On the design front, a Vancouver-based design team I’ve worked with began researching the food industry’s web needs, and decided to pursue that niche. It didn’t take long to land some notable restaurants and become the ‘go to’ web design firm in that industry. They discovered they have a knack for it, wholeheartedly threw themselves into it and clients now knock on their door.

 

Unleash your true passion and talent

 

How do you determine your niche? Consider what you love doing and what you do well. Hopefully the two overlap. Then determine your market; who could you best serve? Finally, fine-tune how you position yourself by listening closely to common customer complaints and problems.
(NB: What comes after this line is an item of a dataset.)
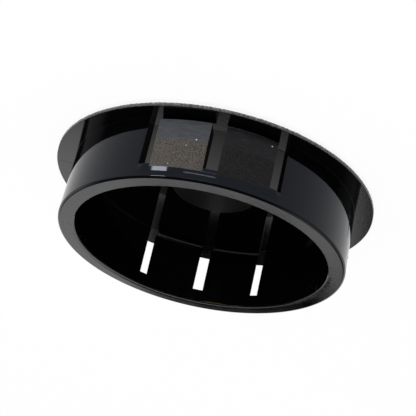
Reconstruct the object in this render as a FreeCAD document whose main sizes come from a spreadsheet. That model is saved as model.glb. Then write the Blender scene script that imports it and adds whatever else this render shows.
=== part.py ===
import FreeCAD, Part
import Sketcher
import os

# Snap-in plug that closes a round hole in a panel, moulded as one piece.
# The frame has its origin at the centre of the cap's outer face, with +Z along
# the axis from the cap to the open end of the skirt. Two windows face +Y and -Y,
# each with two locking tongues that hang from the closed ring at the open end
# and end in the air just short of the flange, where the panel's edge is gripped.

doc = FreeCAD.newDocument("HolePlug")

# Driving sizes in millimetres and degrees
sizes = doc.addObject("Spreadsheet::Sheet", "Sizes")
driving = [
    ("skirt_root_diameter", 50.3, "skirt where it meets the flange"),
    ("skirt_spread", 0.35, "open end beyond the skirt's root, along the radius"),
    ("skirt_height", 11.7, "panel seat to open end"),
    ("wall_thickness", 3.01, "wall of the skirt at the open end"),
    ("bore_draft", 0.5, "degrees of draft inside the skirt"),
    ("flange_overlap", 3.35, "flange beyond the skirt's root, along the radius"),
    ("cap_thickness", 1.3, "outer face to panel seat"),
    ("flange_edge", 0.6, "height of the flange's upright edge"),
    ("cap_bevel_width", 2.4, "bevel round the cap's outer face"),
    ("end_round", 0.43, "rounded outer corner of the open end"),
    ("bore_bevel", 0.12, "inner corner of the open end"),
    ("seat_radius", 0.12, "fillet between skirt and panel seat"),
    ("floor_radius", 0.15, "fillet between bore and cap"),
    ("pad_diameter", 14.6, "round pad in the middle of the cap, inside"),
    ("pad_rise", 0.1, "pad above the cap's inner face"),
    ("ring_height", 2.42, "closed ring that carries the tongues"),
    ("tongue_pair_width", 19.7, "over the outer edges of two tongues"),
    ("tongue_gap", 1.07, "panel seat to the tongues' free ends"),
    ("free_end_stand", 1.04, "free end beyond the skirt's root, along the radius"),
    ("break_stand", 1.25, "edge between land and ramp beyond the skirt's root"),
    ("break_height", 4.99, "panel seat to the edge between land and ramp"),
    ("ramp_overlap", 0.5, "how far the ramp runs on to the ring, past the slots' ends"),
    ("foot_stand", 0.2, "ramp's foot beyond the ring, along the radius"),
    ("foot_blend", 0.9, "polished slope from the ramp's foot down to the ring"),
    ("middle_slot_width", 1.83, "middle slot at the bore"),
    ("middle_slot_flare", 5.0, "degrees that each of its faces opens outwards"),
    ("side_slot_width", 1.19, "side slot at the bore"),
    ("side_slot_flare", 12.5, "degrees that its outer face opens outwards"),
    ("tongue_edge_round", 0.2, "outer corner of the tongues' free ends"),
]
# Sizes that follow from the driving ones
derived = [
    ("root_radius", "=skirt_root_diameter / 2"),
    ("end_radius", "=root_radius + skirt_spread"),
    ("flange_radius", "=root_radius + flange_overlap"),
    ("cap_face_radius", "=flange_radius - cap_bevel_width"),
    ("bevel_top", "=cap_thickness - flange_edge"),
    ("total_height", "=cap_thickness + skirt_height"),
    ("bore_end_radius", "=end_radius - wall_thickness"),
    ("bore_bevel_radius", "=bore_end_radius + bore_bevel"),
    ("bore_bevel_level", "=total_height - bore_bevel"),
    ("bore_root_radius", "=bore_end_radius - skirt_height * tan(bore_draft * 1deg)"),
    ("slot_height", "=skirt_height - ring_height"),
    ("slot_end", "=cap_thickness + slot_height"),
    ("foot_level", "=slot_end + ramp_overlap"),
    ("foot_radius", "=root_radius + skirt_spread * (foot_level - cap_thickness) / skirt_height + foot_stand"),
    ("blend_level", "=foot_level + foot_blend"),
    ("blend_radius", "=root_radius + skirt_spread * (blend_level - cap_thickness) / skirt_height"),
    ("wall_middle", "=(root_radius + bore_root_radius) / 2"),
    ("free_end", "=cap_thickness + tongue_gap"),
    ("free_end_radius", "=root_radius + free_end_stand"),
    ("break_radius", "=root_radius + break_stand"),
    ("break_level", "=cap_thickness + break_height"),
    ("tongue_half", "=tongue_pair_width / 2"),
    ("side_slot_x", "=tongue_half + side_slot_width"),
    ("side_slot_y", "=sqrt(bore_root_radius ^ 2 - side_slot_x ^ 2)"),
    ("cut_start", "=side_slot_y - 2"),
    ("cut_end", "=break_radius + 1"),
    ("side_start_x", "=side_slot_x - (side_slot_y - cut_start) * tan(side_slot_flare * 1deg)"),
    ("side_end_x", "=side_slot_x + (cut_end - side_slot_y) * tan(side_slot_flare * 1deg)"),
    ("middle_start_x", "=middle_slot_width / 2 - (bore_root_radius - cut_start) * tan(middle_slot_flare * 1deg)"),
    ("middle_end_x", "=middle_slot_width / 2 + (cut_end - bore_root_radius) * tan(middle_slot_flare * 1deg)"),
    ("relief_half", "=tongue_half + side_slot_width / 2"),
    ("face_run", "=sqrt(break_radius ^ 2 - side_slot_x ^ 2) - side_slot_y"),
    ("sweep_x", "=side_slot_x - 0.15 * side_slot_width + 0.85 * face_run * tan(side_slot_flare * 1deg)"),
    ("tongue_sweep", "=2 * asin(sweep_x / break_radius) / 1deg"),
]
row = 1
for alias, value, meaning in driving:
    sizes.set("A%d" % row, alias)
    sizes.set("B%d" % row, str(value))
    sizes.set("C%d" % row, meaning)
    sizes.setAlias("B%d" % row, alias)
    row += 1
for alias, formula in derived:
    sizes.set("A%d" % row, alias)
    sizes.set("B%d" % row, formula)
    sizes.setAlias("B%d" % row, alias)
    row += 1
doc.recompute()


def size(alias):
    value = getattr(sizes, alias)
    return float(getattr(value, "Value", value))


def origin_plane(body, role):
    for feature in body.Origin.OriginFeatures:
        if feature.Role == role:
            return feature
    raise RuntimeError("no origin plane " + role)


def new_sketch(body, name, role, level=None):
    sketch = body.newObject("Sketcher::SketchObject", name)
    sketch.AttachmentSupport = [(origin_plane(body, role), "")]
    sketch.MapMode = "FlatFace"
    if level:
        sketch.setExpression("AttachmentOffset.Base.z", "Sizes." + level)
    return sketch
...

If there’s a pain your competition or the industry isn’t paying attention to, you’re sitting on a goldmine.

 

Some tips on determining your potential expertise and niche:

 

1)     Write down what, how, when and where you are going to offer your service.

2)     Describe your strengths (how and why you’re better than the competition).

3)     Acknowledge your weaknesses (things you need to improve or delegate).

4)     Develop a profile of your ideal client (age, sex, needs, spending habits, region and so on).

The sharper your focus in a particular segment of your industry, the quicker you can gain expertise or even authority status in your field. And that’s when the best clients come to you; the one’s who value your work and pay accordingly.